Now I will tell you about a modern girl in Thailand who has werewolf syndrome.  Her name is Supatra Sasuphan, and she is 11 years old.  Her classmates used to make fun of her and call her "wolf girl" and "monkey face," which made her really sad.  But then a special thing happened.  Supatra got into the Guinness Book of World Records as "The World's Hairiest Girl," and now she is very popular and has lots of friends.

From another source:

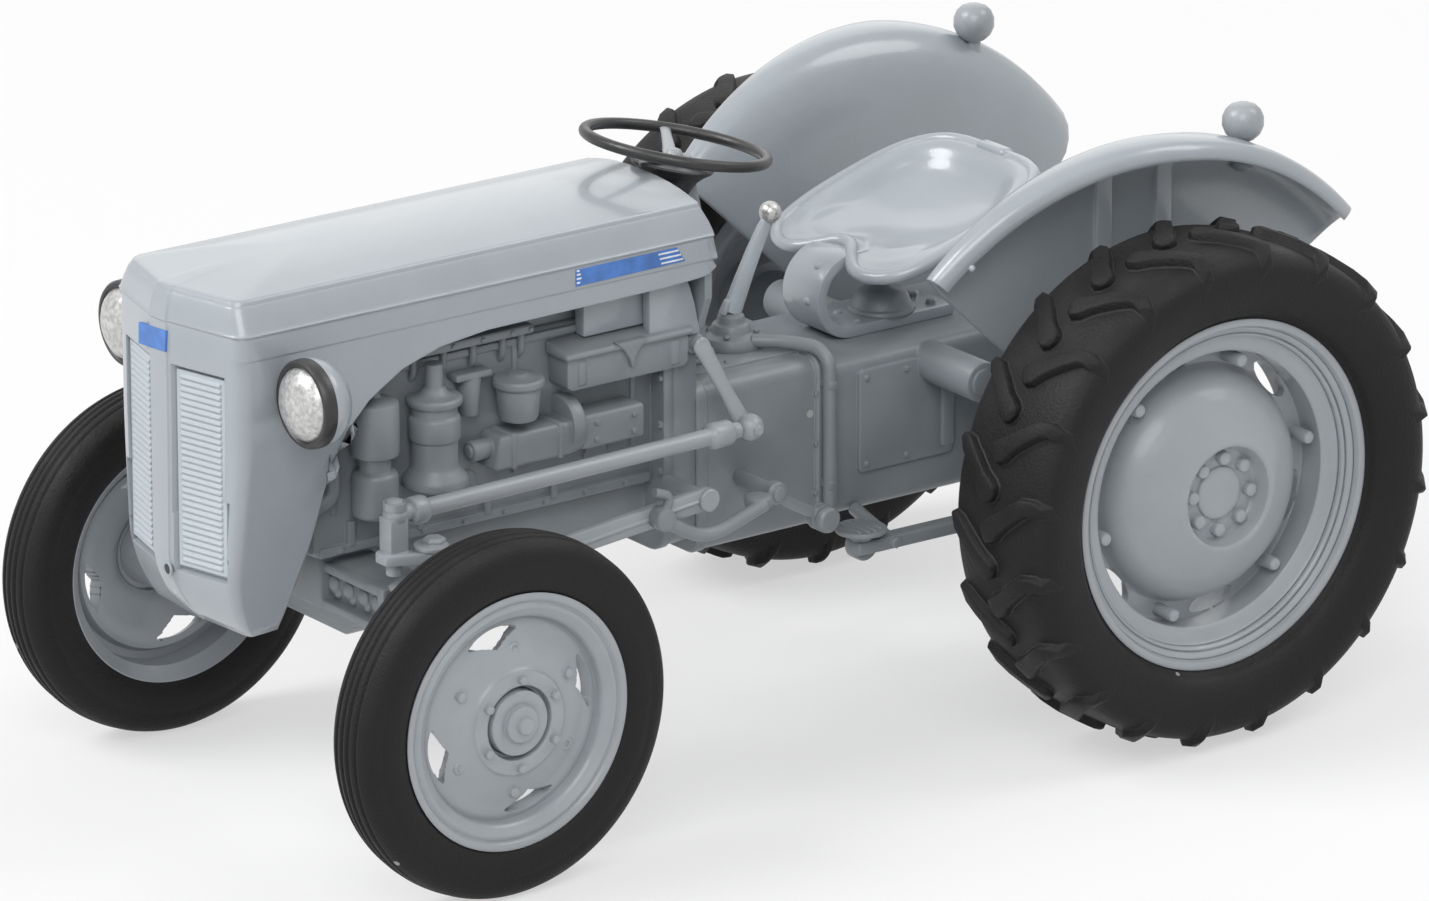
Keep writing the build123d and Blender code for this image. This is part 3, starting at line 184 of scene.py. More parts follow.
def soften(bm, width, segments=2, angle=30, edges=None):
    """Round the edges that are sharper than an angle."""
    limit = math.radians(angle)
    sharp = [e for e in (edges or bm.edges) if len(e.link_faces) == 2 and e.calc_face_angle(0) > limit]
    if sharp:
        bmesh.ops.bevel(
            bm, geom=sharp, offset=width, offset_type="OFFSET", segments=segments, profile=0.5,
            affect="EDGES", clamp_overlap=True, material=-1,
        )
    return bm


def face_out(bm, merge=0.0):
    """Merge the points that lie closer than a distance, and turn the faces outwards."""
    if merge:
        bmesh.ops.remove_doubles(bm, verts=bm.verts, dist=merge)
    bmesh.ops.recalc_face_normals(bm, faces=bm.faces)
    return bm


def turned(profile, steps=96, place=(0, 0, 0), axis=ALONG_X, closed=False):
    """A surface of revolution from (along, radius) points, about an axis through a place."""
    bm = bmesh.new()
    verts = [bm.verts.new((along, 0, radius)) for along, radius in profile]
    edges = [bm.edges.new(pair) for pair in zip(verts, verts[1:])]
    if closed:
        edges.append(bm.edges.new((verts[-1], verts[0])))
    bmesh.ops.spin(
        bm, geom=verts + edges, cent=(0, 0, 0), axis=ALONG_X, angle=TURN, steps=steps, use_merge=True,
        use_duplicate=False,
    )
    return put(face_out(bm, 1e-4), place, axis)


def put(bm, place, axis=ALONG_X):
    """Turn what was made along X to an axis and move it to its place."""
    turn = Vector(ALONG_X).rotation_difference(Vector(axis)).to_matrix()
    bmesh.ops.rotate(bm, verts=bm.verts, cent=(0, 0, 0), matrix=turn)
    bmesh.ops.translate(bm, verts=bm.verts, vec=place)
    return bm


def box(low, high, radius=0.06, segments=2):
    """A block between two corners with rounded edges."""
    bm = bmesh.new()
    bmesh.ops.create_cube(bm, size=1)
    size = [high[i] - low[i] for i in range(3)]
    bmesh.ops.scale(bm, verts=bm.verts, vec=size)
    bmesh.ops.translate(bm, verts=bm.verts, vec=[(high[i] + low[i]) / 2 for i in range(3)])
    return soften(bm, radius, segments)


def rod(start, end, radius, end_radius=None, steps=28, edge=0.04):
    """A round rod between two points, tapered if it has an end radius."""
    start, end = Vector(start), Vector(end)
    run = (end - start).length
    end_radius = radius if end_radius is None else end_radius
    profile = [(0, 0), (0, radius), (run, end_radius), (run, 0)]
    bm = turned(profile, steps)
    soften(bm, edge, 2, 40)
    return put(bm, start, end - start)


def plate(outline, thickness, normal_axis="x", at=0, radius=0.05, segments=2):
    """A flat plate from an outline of two coordinates, thickened along an axis, with rounded edges."""
    bm = bmesh.new()
    orders = {"x": lambda a, b: (at, a, b), "y": lambda a, b: (a, at, b), "z": lambda a, b: (a, b, at)}
    face = bm.faces.new([bm.verts.new(orders[normal_axis](a, b)) for a, b in outline])
    grown = bmesh.ops.extrude_face_region(bm, geom=[face])
    run = {"x": (thickness, 0, 0), "y": (0, thickness, 0), "z": (0, 0, thickness)}[normal_axis]
    bmesh.ops.translate(bm, verts=[v for v in grown["geom"] if isinstance(v, bmesh.types.BMVert)], vec=run)
    return soften(face_out(bm), radius, segments)


# Finishes


def add_node(tree, kind, settings=None, **sockets):
    """Add a shader node with its settings, and its sockets' values or links by name, with _ for a space."""
    made = tree.nodes.new(kind)
    for key, value in (settings or {}).items():
        setattr(made, key, value)
    for key, value in sockets.items():
        fill(tree, made.inputs[key.replace("_", " ")], value)
    return made


def fill(tree, socket, value):
    """Link a socket, or give it a value."""
    if isinstance(value, bpy.types.NodeSocket):
        tree.links.new(value, socket)
    else:
        socket.default_value = value


def maths(tree, operation, *values, clamp=False):
    """The result of a math node."""
    made = tree.nodes.new("ShaderNodeMath")
    made.operation = operation
    made.use_clamp = clamp
    for socket, value in zip(made.inputs, values):
        fill(tree, socket, value)
    return made.outputs["Value"]


def ramp(tree, value, low, high):
    """A value taken smoothly from a range to the one from 0 to 1."""
    smooth = {"interpolation_type": "SMOOTHSTEP"}
    made = add_node(tree, "ShaderNodeMapRange", smooth, Value=value, From_Min=low, From_Max=high)
    return made.outputs["Result"]


def blend(tree, amount, first, second):
    """Two colours mixed by an amount."""
    made = tree.nodes.new("ShaderNodeMix")
    made.data_type = "RGBA"
    for index, value in ((0, amount), (6, first), (7, second)):
        fill(tree, made.inputs[index], value)
    return made.outputs[2]


def new_group(name, inputs, outputs):
    """An empty node group with its sockets, and its two ends."""
    group = bpy.data.node_groups.new(name, "ShaderNodeTree")
    for label, kind, value in inputs:
        socket = group.interface.new_socket(name=label, in_out="INPUT", socket_type=kind)
        if value is not None:
            socket.default_value = value
    for label, kind in outputs:
        group.interface.new_socket(name=label, in_out="OUTPUT", socket_type=kind)
    return group, group.nodes.new("NodeGroupInput").outputs, group.nodes.new("NodeGroupOutput").inputs


def use_group(tree, name, **sockets):
    """Place a node group in a material."""
    return add_node(tree, "ShaderNodeGroup", {"node_tree": bpy.data.node_groups[name]}, **sockets).outputs


def build_moulding():
    """Soft blotches and fine grain of a moulded or sprayed surface."""
    tree, given, wanted = new_group(
        "Moulding",
        [
            ("Place", "NodeSocketVector", None),
            ("Blotch size", "NodeSocketFloat", 500.0),
            ("Grain size", "NodeSocketFloat", 9000.0),
        ],
        [("Blotch", "NodeSocketFloat"), ("Grain", "NodeSocketFloat")],
    )
    for label, size, detail, low, high in (
        ("Blotch", "Blotch size", 3.0, 0.3, 0.7), ("Grain", "Grain size", 2.0, 0.25, 0.75),
    ):
        noise = add_node(tree, "ShaderNodeTexNoise", Vector=given["Place"], Scale=given[size], Detail=detail)
        noise.inputs["Roughness"].default_value = 0.55
        fill(tree, wanted[label], ramp(tree, noise.outputs["Fac"], low, high))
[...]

When Supatra was born, she not only had a lot of hair, but she also had very small nostrils that were only one millimeter wide.  So she had to stay in an incubator and have surgery twice, just so she could breathe.  Then she had to have another surgery when she was two, but now she can breathe perfectly well.  The doctors did laser treatment on her hair, but it didn't make the hair go away.  It just grew back even thicker.  When it gets too long, her mother trims it for her so that it doesn't get in her eyes.



Supatra likes to do the same kinds of things that other girls her age like to do.  What she loves most is swimming, dancing, playing with friends, and watching cartoons on TV.  She says, "I like to study maths so I can be good at it and teach it to younger children so they can do it too.  I want to become a doctor so I can help patients when they get injured.  I want to help people who get hurt and help cure people."













Anyway, that is the story of werewolf syndrome.  There are some other famous people in history who had it, but I didn't have time to write about all of them.  I'm just glad that people don't have to be treated so much like freaks nowadays if they have something different about them such as hypertrichosis.  And if any of those people want to give up some of their extra hair, I'd be glad to have it to use in some of the spots where my hair is getting so thin!